Et l’évangéliste nous confie cette délicieuse précision : « Il se fit un grand tremblement de terre. L’ange du Seigneur descendit du ciel, vint rouler la pierre et s’assit dessus.  Dans la crainte qu’ils en eurent, les gardes furent bouleversés et devinrent comme morts. »

 

C’est quand même incroyable. Ces gardiens qui veillent sur le mort pour s’assurer qu’on ne le vole pas, ou pire qu’il revienne vraiment à la vie, les voilà comme saisis par la mort au moment où le crucifié ressuscite.

 

C’est peut-être là, le paradoxe de la résurrection, qui révèle un paradoxe dans chacune de nos vies.

 

Il y a en nous des gardiens robustes. Que nous créons, que nous plaçons en stratagème de défense... pour nous protéger de nos peurs, de nos sentiments, des nouveautés, des autres, de soi...

 

… Mais lorsque Dieu intervient dans nos vies, il ne saurait se laisser enfermer dans nos sépulcres.

 

Sa puissance est plus forte que tous nos gardiens ; son amour est plus puissant que toutes nos craintes.

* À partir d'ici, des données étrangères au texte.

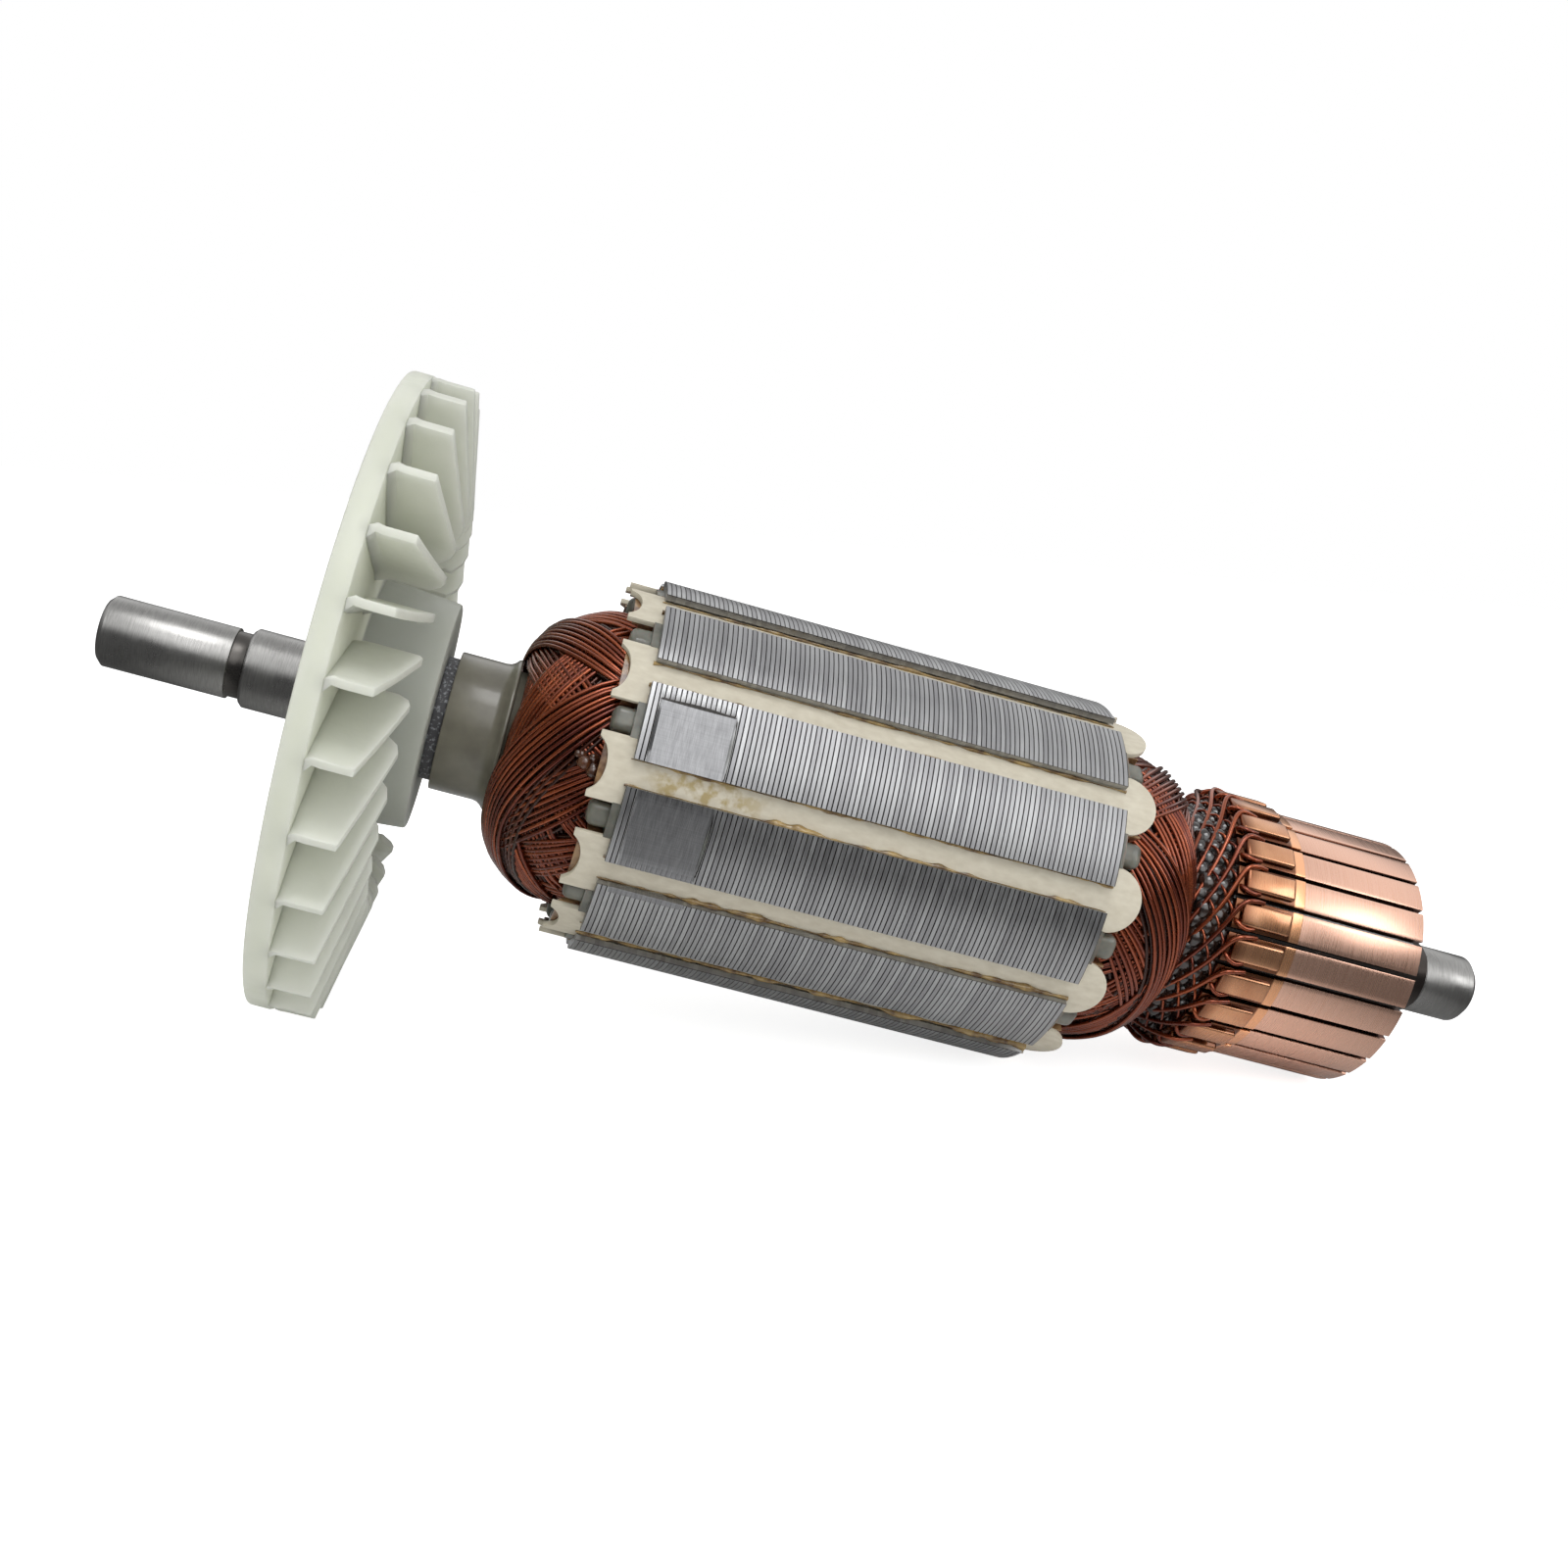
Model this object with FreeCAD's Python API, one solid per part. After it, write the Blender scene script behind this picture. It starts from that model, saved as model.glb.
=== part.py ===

Il fait resurgir la vie, coûte que coûte, quitte à tout renverser : la pierre du tombeau autant que nos principes et nos certitudes.

 

Et c’est bien l’image de ce Dieu qui fait resurgir la vie coûte que coûte qui m’inspire ce matin une rapide relecture de l’évangile de Matthieu sous forme de confession de foi. En 6 mots : Je crois en un Dieu sage-femme.

 

L’évangile de Matthieu, en son tout début vous vous en souvenez, égrène les 3 fois 14 générations qui, depuis Abraham en passant par David et la déportation de Babylone, ont précédé la naissance de Jésus. Dieu apparait dans cette longue liste de noms comme celui qui accompagne fidèlement les contractions de son peuple en chemin pour que chaque génération accouche de la suivante.

 

Plus discret durant la grossesse de Marie, il n’en a pas moins accompagné Joseph pour le préparer à ce qui allait advenir. Il a usé de toute sa finesse pour que la naissance soit officiellement reconnue à l’occasion du recensement et dûment notifiée par le monde politique et social. Avant de laisser la vie sauve à la jeune famille en lui donnant l’ordre de prendre le chemin de l’exil alors qu’Hérode fait massacrer les enfants de Bethléem.

 

Ensuite, dès les débuts de son ministère public, Jésus a incarné les traits d’un accoucheur en aidant les personnes qu’ils croisaient à naître au monde, à s’y découvrir une place réelle, alors même que la société voulait les en exclure.

 

Jésus n’a eu de cesse d’encourager les hommes, les femmes et les enfants à accoucher de l’humanité qui sommeillait en eux.

 

Et puis, il y a eu ce terrible vendredi où des fossoyeurs ont voulu l’arrêter. Il fut mis à l’index par les grands de son peuple et pendu sur la croix.

 

Tout aurait pu s’arrêter là.

 

C’était compter sans Dieu. Qui, au troisième jour, généra un grand tremblement de terre. Semblables aux contractions d’un monde qui ne pouvait pas en avoir fini d’accoucher de la vie.

 

Et la nouvelle s’est répandue comme un murmure.

 

Les femmes ont repris le murmure qui, peu à peu, s’est amplifié. Christ est ressuscité. Il est vraiment ressuscité. Il vous attend en Galilée.

 

Christ vous précède et vous attend. Marchez donc, désormais, vous aussi comme des vivantes et des vivants.

 

Le monde a plus que jamais besoin des sages-femmes et des accoucheurs que vous êtes.